- AIM OF THE TASK: Repeat, exactly as written, every line from the one holding "build_cover()" through the one holding "obj.matrix_world = world". Leave out all other lines.

- SOURCE MATERIAL:
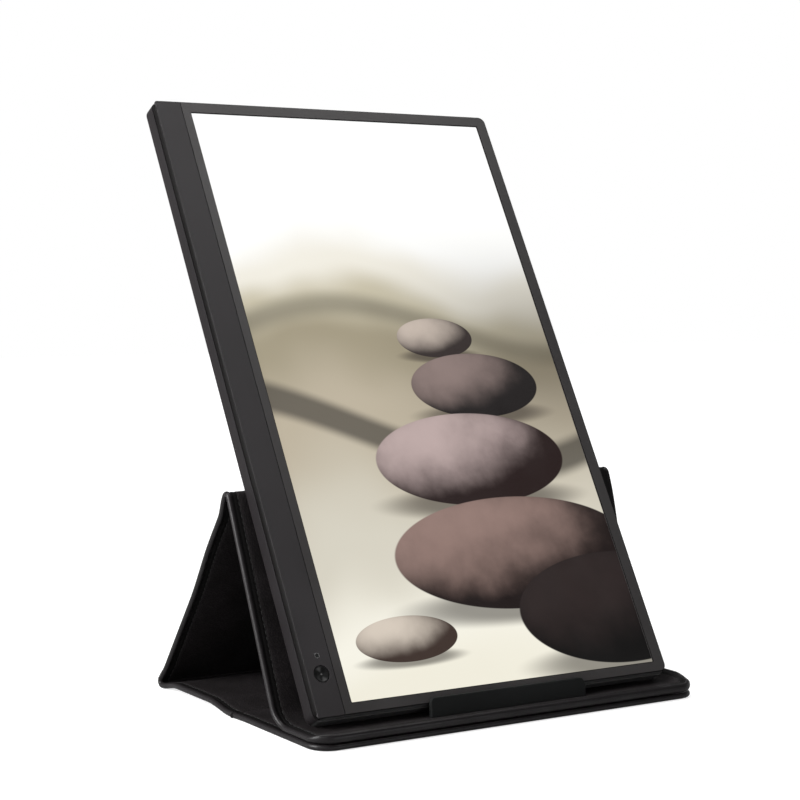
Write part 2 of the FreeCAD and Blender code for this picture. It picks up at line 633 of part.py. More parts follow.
def build_boards():
    """Timing board along the chin, main board behind the panel, their chips and the ribbon."""
    parts["timing_board"] = box(*TIMING_X, *TIMING_U, *TIMING_N)
    wide, half, side = TIMING_CHIP
    x = TIMING_X[0] + side
    chips = []
    for i in range(TIMING_CHIPS):
        u = TIMING_U[0] + (TIMING_U[1] - TIMING_U[0]) * (i + 0.5) / TIMING_CHIPS
        chips.append(box(x, x + wide, u - half, u + half, TIMING_N[0] - CHIP_T[0], TIMING_N[0]))
    parts["timing_chips"] = group(chips)

    board = box(*BOARD_X, *BOARD_U, *BOARD_N)
    for x, u in board_corners():
        board = board.cut(rod(x, u, BOARD_N[0] - OVERRUN, BOARD_N[1] + OVERRUN, SCREW_R + SCREW_CLEAR))
    parts["main_board"] = board
    chips = []
    for dx, du, wide, high in BOARD_CHIPS:
        x, u = BOARD_X[0] + dx, BOARD_U[0] + du
        chips.append(box(x, x + wide, u, u + high, BOARD_N[0] - CHIP_T[1], BOARD_N[0]))
    parts["main_board_chips"] = group(chips)
    screws = []
    for x, u in board_corners():
        head = rod(x, u, BOARD_N[1], BOARD_N[1] + SCREW_HEAD_T, SCREW_R * 2)
        screws.append(head.fuse(rod(x, u, FLOOR_N + SCREW_END, BOARD_N[1], SCREW_R - PARTING_GAP)))
    parts["board_screws"] = group(screws)

    build_ribbon()


def build_ribbon():
    """Flat cable: along the timing board's back, round a half turn, and onto the main board."""
    turn_x = TIMING_X[0] + RIBBON_TURN
    front_x, back_x = TIMING_X[1] - RIBBON_END, turn_x + RIBBON_TAIL
    front_n, back_n = TIMING_N[0], BOARD_N[1]
    turn_r, turn_n = (front_n - back_n) / 2, (front_n + back_n) / 2
    u0, u1 = RIBBON_U

    def face_of(inset):
        """One face of the cable, seen edge on: its first and last point, and its edges."""
        first, turn_start = V(front_x, u0, front_n - inset), V(turn_x, u0, front_n - inset)
        turn_middle = V(turn_x - turn_r + inset, u0, turn_n)
        turn_end, last = V(turn_x, u0, back_n + inset), V(back_x, u0, back_n + inset)
        turn = Part.Arc(turn_start, turn_middle, turn_end).toShape()
        return first, last, [Part.makeLine(first, turn_start), turn, Part.makeLine(turn_end, last)]

    outer_first, outer_last, outer = face_of(0)
    inner_first, inner_last, inner = face_of(RIBBON_T)
    ends = [Part.makeLine(outer_last, inner_last), Part.makeLine(inner_first, outer_first)]
    section = Part.Wire(Part.__sortEdges__(outer + inner + ends))
    parts["display_ribbon"] = Part.Face(section).extrude(V(0, u1 - u0, 0))


def build_socket():
    """USB-C receptacle at the upper end: drawn steel shell and the contact tongue in it."""
    mouth = MON_H - SOCKET_SETBACK
    back = mouth - SOCKET_L
    shell = socket_block(back, mouth, 0)
    parts["usb_c_shell"] = shell.cut(socket_block(back + SOCKET_BACK_T, mouth + OVERRUN, -SOCKET_WALL))
    half = TONGUE_W / 2
    thin = TONGUE_T / 2
    u0, u1 = back + SOCKET_BACK_T, mouth - TONGUE_SETBACK
    tongue = box(SOCKET_X - half, SOCKET_X + half, u0, u1, SOCKET_N - thin, SOCKET_N + thin)
    parts["usb_c_tongue"] = tongue


def build_monitor():
    before = set(parts)
    build_rear_housing()
    build_front_frame()
    build_chin_cover()
    build_button()
    build_panel()
    build_boards()
    build_socket()
    for node in set(parts) - before:
        parts[node] = on_monitor(parts[node])


build_cover()
build_monitor()

os.makedirs("parts", exist_ok=True)
for node in sorted(parts):
    shape = parts[node]
    print(f"{node:22s} valid {shape.isValid()} solids {len(shape.Solids):2d} volume {shape.Volume:9.1f}")
    shape.exportStep(f"parts/{node}.step")
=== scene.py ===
"""Looks of a portable monitor that stands upright on its folded leatherette cover.

Sizes are in millimetres up to the point where a mesh is made, and the same as the solids'.
The cover is a chain of panels and folds: base rear, rear fold, leg, apex fold, backrest, lower
fold, flap. Each is one skin swept along its own path, with a rolled bead along its free sides.
"""

from contextlib import contextmanager
import json
import math

import bmesh
import bpy
from mathutils import Matrix, Vector, noise


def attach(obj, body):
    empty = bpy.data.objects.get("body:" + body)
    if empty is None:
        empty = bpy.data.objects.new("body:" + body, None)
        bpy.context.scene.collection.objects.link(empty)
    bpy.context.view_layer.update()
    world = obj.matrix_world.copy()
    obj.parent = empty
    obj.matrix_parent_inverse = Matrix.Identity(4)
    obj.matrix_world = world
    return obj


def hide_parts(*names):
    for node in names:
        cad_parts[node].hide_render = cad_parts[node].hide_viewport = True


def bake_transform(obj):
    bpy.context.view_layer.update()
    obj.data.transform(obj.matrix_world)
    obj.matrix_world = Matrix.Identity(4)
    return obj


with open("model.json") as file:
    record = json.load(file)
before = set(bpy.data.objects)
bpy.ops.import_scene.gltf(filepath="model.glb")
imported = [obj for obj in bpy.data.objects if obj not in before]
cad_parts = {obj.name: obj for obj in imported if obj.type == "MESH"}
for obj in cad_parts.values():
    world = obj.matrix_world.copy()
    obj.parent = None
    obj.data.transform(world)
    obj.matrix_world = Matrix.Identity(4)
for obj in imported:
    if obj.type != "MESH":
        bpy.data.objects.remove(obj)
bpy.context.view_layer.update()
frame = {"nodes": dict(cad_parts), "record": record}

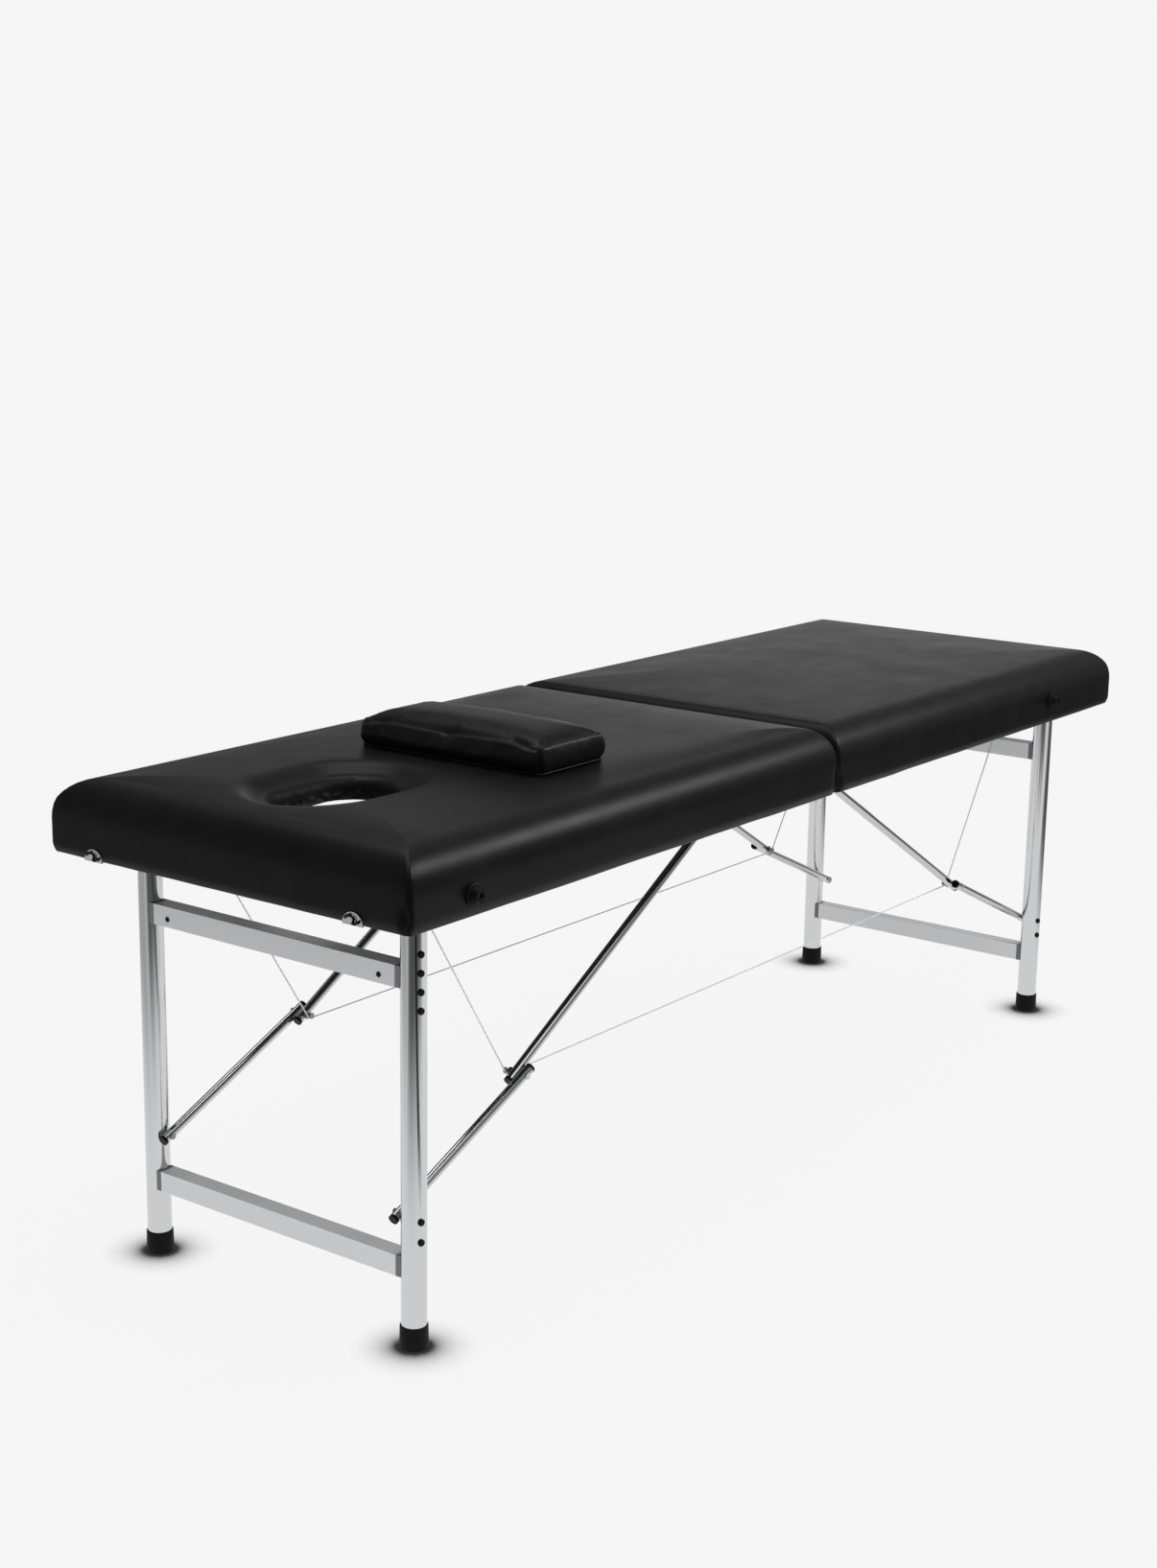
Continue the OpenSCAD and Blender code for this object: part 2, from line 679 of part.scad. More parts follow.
// The upper link has a round solid eye at its pivot under the panel
module upper_links() {
    x1 = upper_len + mid_overshoot - link_cap_l;
    color("#b4b8bc") both_sides() along(top_pin_x, upper_link_y, top_pin_z, upper_tilt) difference() {
        union() {
            bar_y(0, 0, link_eye_d, -link_eye_d / 2, link_eye_d / 2);
            link_tube(link_eye_d / 4, x1);
        }
        link_hollow(link_d, x1 + over);
        cross_bore(0);
        cross_bore(upper_len);
    }
}
module upper_link_caps() {
    color("#161617") both_sides() along(top_pin_x, upper_link_y, top_pin_z, upper_tilt)
        link_cap(upper_len + mid_overshoot - link_cap_l, 1);
}
// The middle pins carry the cables on their inner ends
module mid_pins() {
    y_link = upper_link_y - link_d / 2 - play;
    y_end = cable_y - cable_d / 2 - 2 * washer_t;
    color("#8f9397") both_sides() {
        bar_y(mid_x, mid_z, link_pin_d, y_end, upper_link_y + link_d / 2 + play);
        bar_y(mid_x, mid_z, washer_d, y_link - washer_t, y_link);
        bar_y(mid_x, mid_z, rivet_share * link_pin_d, y_end, y_end + washer_t);
    }
}

// Stay cables: from the eye down to the middle pin, round it, and on to the fold
cable_slope = atan2(mid_z - underside_z - eye_h, mid_x - eye_x);
cable_bend_r = link_pin_d / 2 + cable_d / 2 + fit;
cable_turn = cable_slope + 90;
bend_steps = 4;
cable_sides = 8;
cable_stations = concat(
    [[eye_x, underside_z + eye_h, cable_turn]],
    [for (i = [0:bend_steps]) [mid_x, mid_z, cable_turn + (-90 - cable_turn) * i / bend_steps]],
    [[0, mid_z, -90]]
);
function cable_ring(st) =
    [for (k = [0:cable_sides - 1])
        let (t = full_turn * k / cable_sides, r = cable_bend_r + cable_d / 2 * cos(t))
        [st[0] + r * cos(st[2]), cable_y + cable_d / 2 * sin(t), st[1] + r * sin(st[2])]];
module cables() {
    color("#9a9da1") both_sides() skinned([for (st = cable_stations) cable_ring(st)], false);
}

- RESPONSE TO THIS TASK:
build_cover()
build_monitor()

os.makedirs("parts", exist_ok=True)
for node in sorted(parts):
    shape = parts[node]
    print(f"{node:22s} valid {shape.isValid()} solids {len(shape.Solids):2d} volume {shape.Volume:9.1f}")
    shape.exportStep(f"parts/{node}.step")
=== scene.py ===
"""Looks of a portable monitor that stands upright on its folded leatherette cover.

Sizes are in millimetres up to the point where a mesh is made, and the same as the solids'.
The cover is a chain of panels and folds: base rear, rear fold, leg, apex fold, backrest, lower
fold, flap. Each is one skin swept along its own path, with a rolled bead along its free sides.
"""

from contextlib import contextmanager
import json
import math

import bmesh
import bpy
from mathutils import Matrix, Vector, noise


def attach(obj, body):
    empty = bpy.data.objects.get("body:" + body)
    if empty is None:
        empty = bpy.data.objects.new("body:" + body, None)
        bpy.context.scene.collection.objects.link(empty)
    bpy.context.view_layer.update()
    world = obj.matrix_world.copy()
    obj.parent = empty
    obj.matrix_parent_inverse = Matrix.Identity(4)
    obj.matrix_world = world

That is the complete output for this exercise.